Complaints related to disruption at a polling place should always be reported immediately to local election officials (including officials in the polling place). Complaints related to violence, threats of violence or intimidation at a polling place should be reported immediately to local police authorities by calling 911. These complaints should also be reported to the Department after local authorities have been contacted.

On Election Day, the Civil Rights Division plans to deploy personnel to 35 jurisdictions in 19 states to monitor for compliance with the federal voting rights laws: 

  • Bethel Census Area, Alaska;
  • Dillingham Census Area, Alaska;
  • Kusilvak Census Area, Alaska;
  • Yukon-Koyukuk Census Area, Alaska;
  • Apache County, Arizona;
  • Cochise County, Arizona;
  • Maricopa County, Arizona;
  • Navajo County, Arizona;
  • Sacramento County, California;
  • San Mateo County, California;
  • DeSoto County, Florida;
  • Palm Beach County, Florida;
  • Pinellas County, Florida;
  • Fulton County, Georgia;
  • Gwinnett County, Georgia;
  • Buena Vista County, Iowa;
  • Ford County, Kansas;
  • Lowell, Massachusetts;
  • Malden, Massachusetts;
  • Clark County, Nevada;
  • Washoe County, Nevada;
  • Middlesex County, New Jersey;
  • Union County, New Jersey;
  • Erie County, New York;
  • Benson County, North Dakota;
  • Rolette County, North Dakota;
  • Texas County, Oklahoma;
  • Lehigh County, Pennsylvania;
  • Pawtucket, Rhode Island;
  • Buffalo County, South Dakota;
  • Harris County, Texas;
  • Tarrant County, Texas;
  • Waller County, Texas;
  • San Juan County, Utah; and
  • Fairfax County, Virginia.

The Civil Rights Division will gather information on, among other things, whether voters are subject to different voting qualifications or procedures on the basis of race, color or membership in a language minority group; whether jurisdictions are complying with the language minority provisions of the Voting Rights Act; whether jurisdictions permit a voter to receive assistance by a person of his or her choice if the voter has a disability or is unable to read or write; whether jurisdictions provide polling locations and voting systems allowing voters with disabilities to cast a private and independent ballot; whether jurisdictions comply with the voter registration list requirements of the National Voter Registration Act; and whether jurisdictions comply with the provisional ballot requirements of the Help America Vote Act.  Division personnel will also maintain contact with local election officials.

The Civil Rights Division’s Voting Section enforces the civil provisions of a wide range of federal statutes that protect the right to vote including the Voting Rights Act, the Uniformed and Overseas Citizens Absentee Voting Act, the National Voter Registration Act, the Help America Vote Act, and the Civil Rights Acts. The Division’s Disability Rights Section enforces the Americans with Disabilities Act to ensure that persons with disabilities have a full and equal opportunity to vote. Information about the Americans with Disabilities Act and about how to file a disability related complaint can be found at www.ada.gov.

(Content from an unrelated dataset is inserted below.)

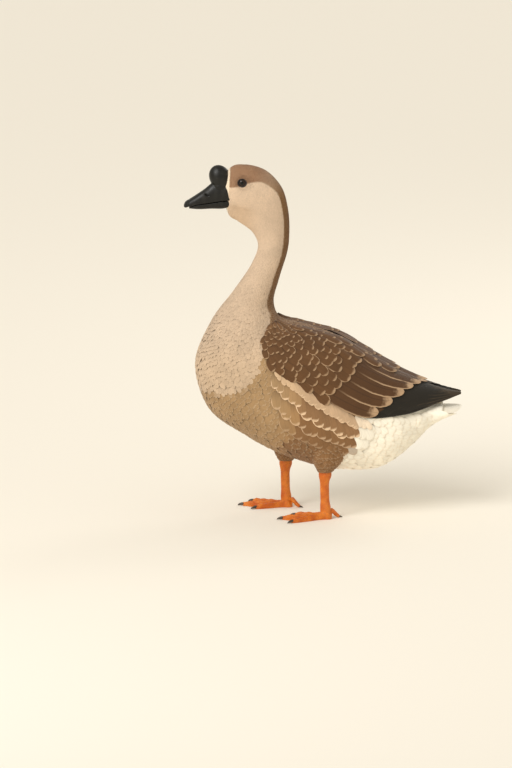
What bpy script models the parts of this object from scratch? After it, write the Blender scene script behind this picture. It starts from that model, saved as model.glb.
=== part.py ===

The Division’s Criminal Section enforces federal criminal statutes that prohibit voter intimidation and voter suppression based on race, color, national origin or religion.  

Last week, the Justice Department announced efforts to ensure that all qualified voters have the opportunity to cast their ballots and have their votes counted free of discrimination, intimidation or fraud in the election process.  More information about the federal voting rights laws is available on the Civil Rights Division’s website at www.justice.gov/crt/voting-section.